As a native Tennessean, I considered myself well acquainted with my state’s history. But I had no inkling of Rugby’s story until an archaeologist friend invited me to join him in on a visit to the village. He proved an able guide -- hiking down the gorge to the Clear Fork River; swimming in the Gentlemen’s Swimming Hole; standing within the shelter of Beacon Hill’s gazebo, gazing at the rivers tumbling hundreds of feet below; walking through the peaceful glade of Laurel Dale Cemetery, the resting place for many of Rugby’s original colonists. Place names here ring with an almost magical quality -- Wren’s Nest, Percy Cottage, Meeting of the Waters.

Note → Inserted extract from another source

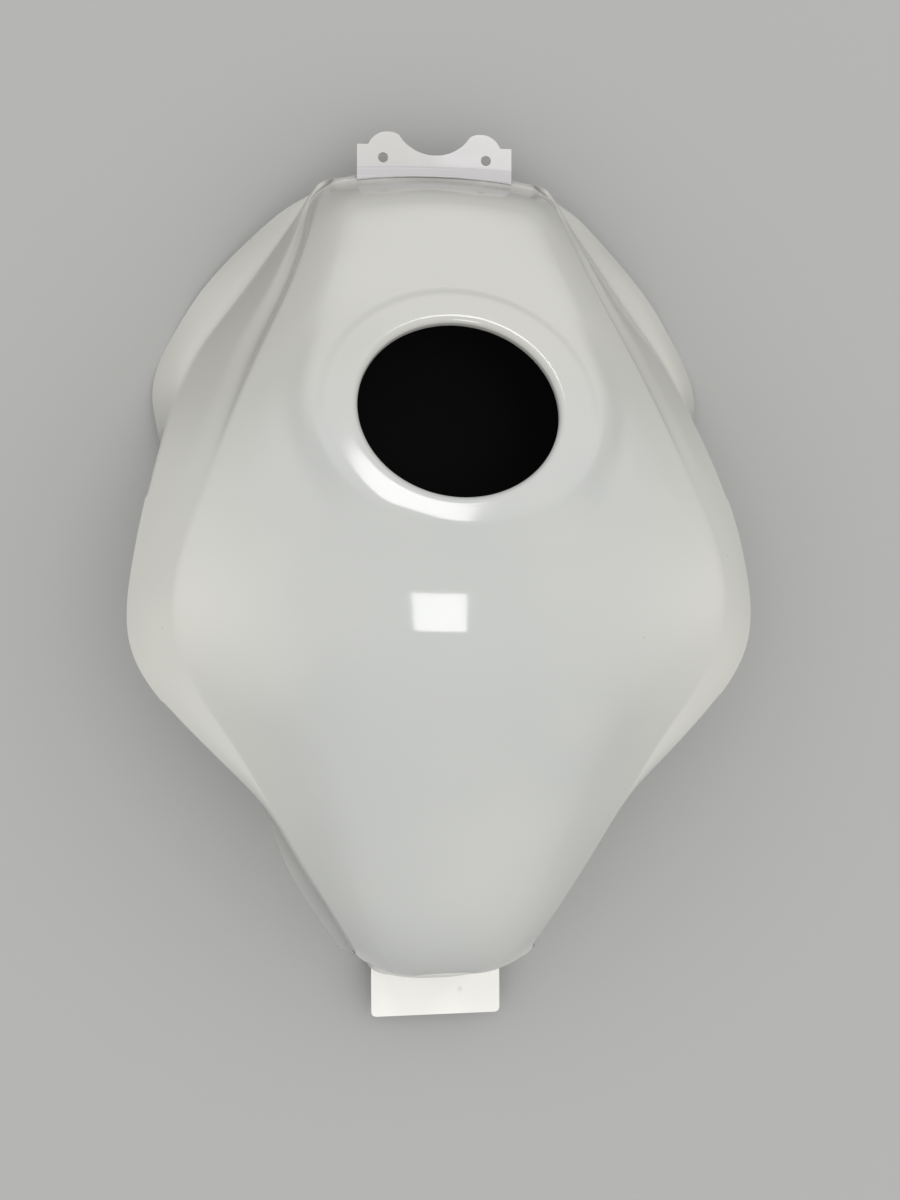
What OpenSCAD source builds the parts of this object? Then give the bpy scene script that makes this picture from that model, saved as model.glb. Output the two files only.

Guided tours begin at Rugby’s Museum Visitor Center, open Thursday-Saturday 10:00 a.m. to 6:00 p.m. and Sunday noon to 6:00 p.m. Eastern time. Fees for site admission and the guided walking tour range from $7 for adults, to $6 for seniors (age 60 and above), and $4 for students K-12. Preschoolers are free. Buildings open for public tour include:
- Thomas Hughes Free Public Library: Constructed in 1882 and named for Rugby’s founder, the library is Tennessee’s oldest public lending library. It is believed to be the oldest extant public lending library in the South. Designed in the Gothic Revival style, the library retains its original collection, a catalog numbering 7,000 volumes and 1,000 periodicals. A direct product of shifting late-19th-century cultural values, founders perceived their library to be a stabilizing instrument in a democratic nation, recognizing it as the means for improving all facets of everyday life.
- Kingston Lyle: This residence, constructed in 1884 for Thomas Hughes, is based upon the English Rural Style made popular by American landscape designer Andrew Jackson Downing. The residence and associated garden reflect the colony’s implicit desire that its buildings and landscape harmonize with their wooded environment.
- Rugby Schoolhouse: Constructed in 1907, this schoolhouse replaced the colony’s original schoolhouse, which was lost to fire in 1906. Designed to serve multiple purposes, the structure has functioned as a school, church, and later, as a meeting place for the local Masonic order.
- Christ Church Episcopal: Designed in the Carpenter Gothic style, Christ Church was constructed of the virgin pine, walnut, and poplar so prevalent on the Cumberland Plateau. The church contains all of its original furnishings and stained glass. It has been in continual use since 1887.
The interior of Rugby's Christ Church Episcopal.
Over the course of many visits, Rugby became a special place for me and the kind archaeologist who first introduced me to the village. In time, this gentle, funny man won my heart. And on a warm October afternoon, within the embrace of Christ Church, he became my husband. All relationships should be blessed with such an abundance of history and tradition.
When You Go: Breakfast, lunch, and dinner are available at Rugby’s Harrow Road Cafe. The Big South Fork National River and Recreation Area adjoins the village of Rugby, forming the its northern boundary. The recreation area covers 125,000 acres and is home to the limestone Twin Arches, numerous hiking trails, and Blue Heron Campground. The Big South Fork Scenic Railway is located near Big South Fork and offers year-round railway tours.